The Eclipse metadata files should be properly generated with sbt eclipse; the above is a workaround! Do not update this project dependencies by editing the Eclipse metadata files; instead, update the SBT configuration and either use sbt eclipse + post-editing or update the Eclipse metadata files accordingly.

Eclipse JavaScript does not properly recognize *.js files written as node shell scripts (See: shared/test/js/)

Eclipse Configuration

Go to Configure Contents and then tick the checkbox for Error/Warnings on Project

Publishing to & resolving from bintray.com as a scoped NPM package.

Publishing a scoped NPM package is important for using a combination of multiple NPM repositories for resolving NPM packages:

  • Unscoped packages are resolved against the default NPM repository.
  • Scoped packages are resolved against a scoped entry in the project or user's .npmrc.

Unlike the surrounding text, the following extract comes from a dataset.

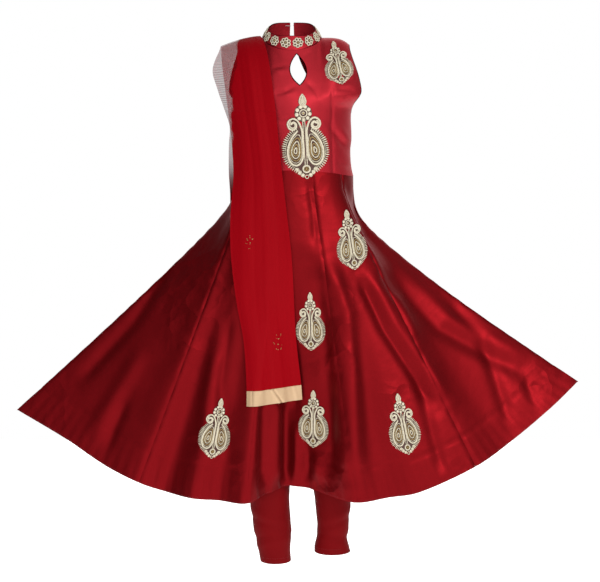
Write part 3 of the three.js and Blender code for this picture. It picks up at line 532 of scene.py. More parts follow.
def seam_dip(points, v, depth, width):
    """Cloth drawn in along its own two long edges, with small puckers"""
    across = cloth_places(points)[..., 0] / MM
    edge = np.abs(across[:, -1:]) - np.abs(across)
    pucker = np.sin(v * 110 + 2 * np.sin(v * 23)) * np.exp(-edge / 14)
    return -depth * (1 + 0.4 * pucker) * np.exp(-(edge / width) ** 2)


def grid_of(surface, us, vs):
    return surface(*np.meshgrid(us, vs))


def mesh_tree(pieces):
    """What lies on the panels is laid on this: all their faces, in metres"""
    verts, faces = [], []
    for piece in pieces:
        start = len(verts)
        verts += [tuple(v.co) for v in piece.data.vertices]
        faces += [tuple(start + i for i in p.vertices) for p in piece.data.polygons]
    return BVHTree.FromPolygons(verts, faces)


FEELER, FAR_OUT = 0.7, 0.5  # mm between the rays that feel for a panel, and metres out where they start


def touch(tree, x, z, facing):
    """How far out of the panels' middle a place lies, in mm, or None where nothing lies under it"""
    best = None
    for near in (0, FEELER, -FEELER):
        start = Vector(((x + near) * MM, facing * FAR_OUT, (z + near) * MM))
        hit = tree.ray_cast(start, Vector((0, -facing, 0)))[0]
        out = hit.y * facing / MM if hit else 0
        if out > 0 and (best is None or out > best):
            best = out
    return best


# Materials


def feed(tree, node, inputs):
    """Gives a node's inputs their values, and links those that are given as sockets"""
    for key, value in inputs.items():
        if isinstance(value, bpy.types.NodeSocket):
            tree.links.new(value, node.inputs[key])
        else:
            node.inputs[key].default_value = value


def add(tree, kind, inputs=None, **settings):
    """A node with its settings, and its inputs given as values or as sockets to link"""
    made = tree.nodes.new(kind)
    for key, value in settings.items():
        setattr(made, key, value)
    feed(tree, made, inputs or {})
    return made


def new_material(name):
    """A material, its node tree and the places of its piece"""
    material = bpy.data.materials.new(name)
    material.use_nodes = True
    tree = material.node_tree
    return material, tree, add(tree, "ShaderNodeTexCoord").outputs["Object"]


def shaded(material, values):
    """The material, with its shader's inputs linked to sockets or set to constants"""
    tree = material.node_tree
    feed(tree, tree.nodes["Principled BSDF"], values)
    return material


def shades(colour, low, high):
    """The colour darker and lighter by these shares, for a Mix node's two colour inputs"""
    dark, light = ([min(1, c * share) for c in colour[:3]] + [1] for share in (low, high))
    return {6: dark, 7: light}


def paler(colour, share, lift):
    """The colour that a cloth's loose fibres give back at its edges"""
    return [min(1, share * c + lift) for c in colour[:3]] + [1]


# How long a float of a weave is, and how wide and thick a slub, in threads
FLOAT_LENGTH, SLUB_LENGTH, SLUB_WIDTH = 28, 40, 1.6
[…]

For publishing, .npmrc needs:

@imce:registry=https://api.bintray.com/npm/jpl-imce/gov.nasa.jpl.imce.npm/
//api.bintray.com/npm/jpl-imce/gov.nasa.jpl.imce.npm/:username=nrouquette
//api.bintray.com/npm/jpl-imce/gov.nasa.jpl.imce.npm/:_authToken=<base64 API key>
//api.bintray.com/npm/jpl-imce/gov.nasa.jpl.imce.npm/:[email protected]
//api.bintray.com/npm/jpl-imce/gov.nasa.jpl.imce.npm/:always-auth=true

For resolving, .npmrc needs:

@imce:registry=https://api.bintray.com/npm/jpl-imce/gov.nasa.jpl.imce.npm/
//api.bintray.com/npm/jpl-imce/gov.nasa.jpl.imce.npm/:always-auth=false

Testing JS library

Make sure the Node environment is properly setup:

nvm install stable
nvm use stable
npm install
// See https://github.com/scala-js/scala-js/issues/2902#issuecomment-296776240
npm install [email protected]
sbt fullOptJS
node shared/test/js/index